Real or phoney, that's still a bit of a change. As the quote indicates, their mo is to look and act like the Borg when it comes to leadership when they can (excepting Kagro's lightning rod description, which applies as much as anyone to Hastert - and the question is how much is he getting shocked by the continued lightning strikes).

C. Boyden Gray was WH legal counsel to Bush One, and a player in the Reagan White House years in the VP office. He is also one of the founders of the Federalist Society, and played a major role in the legal strategy against Clinton back in the Lewinsky Era. Very close to Ken Starr and Scolia.

He also was one of the lead attorneys in Bush v. Gore.

Kidding, Sara. I knew this would happen!

But it's also a good way identify readers ripe for a highly targeted pitch for my own C. Boyden Gray piece.

Ha, a marketing ploy!

On a completely different note, this should also demonstrate the need for and great value of message repetition, as annoying as it is. That C. Boyden Gray story was perhaps the most read item we've had here, and still even our regular readers may have missed it.

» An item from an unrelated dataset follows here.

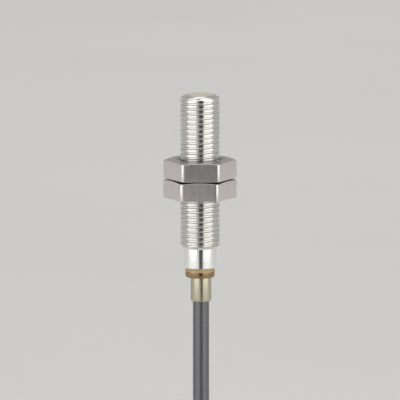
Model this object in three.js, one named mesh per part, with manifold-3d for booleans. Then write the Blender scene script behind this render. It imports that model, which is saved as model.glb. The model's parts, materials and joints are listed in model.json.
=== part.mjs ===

WHen DeLay gets back from his trip to the Vatican (in order to take in a bit of that pervasive Pope Mojo), I'd love to see some enterprising reporter ask him for the record:

"Congressman, but for your trip to Rome to see the Pope buried, you would have been a keynote speaker at a conference of the JCCCR, where Herb Titus clearly indicated that it is the avowed purpose of the group to make sure that they act to elect governors and a president who will, in accordance with his interpretion of the Constitution, refuse to enforce judicial orders that the executive finds to be unconstitutional. Do you agree that the exective has the power to independently determine the constitutionality of judicial decisions and enforce only those he finds to fit within his or her understanding of constitutionality?

Mr. Titus also said that we are being ruled by terrorist judges. Do you also believe that American judges--many of whom were appointed by Republicans--are terrorists?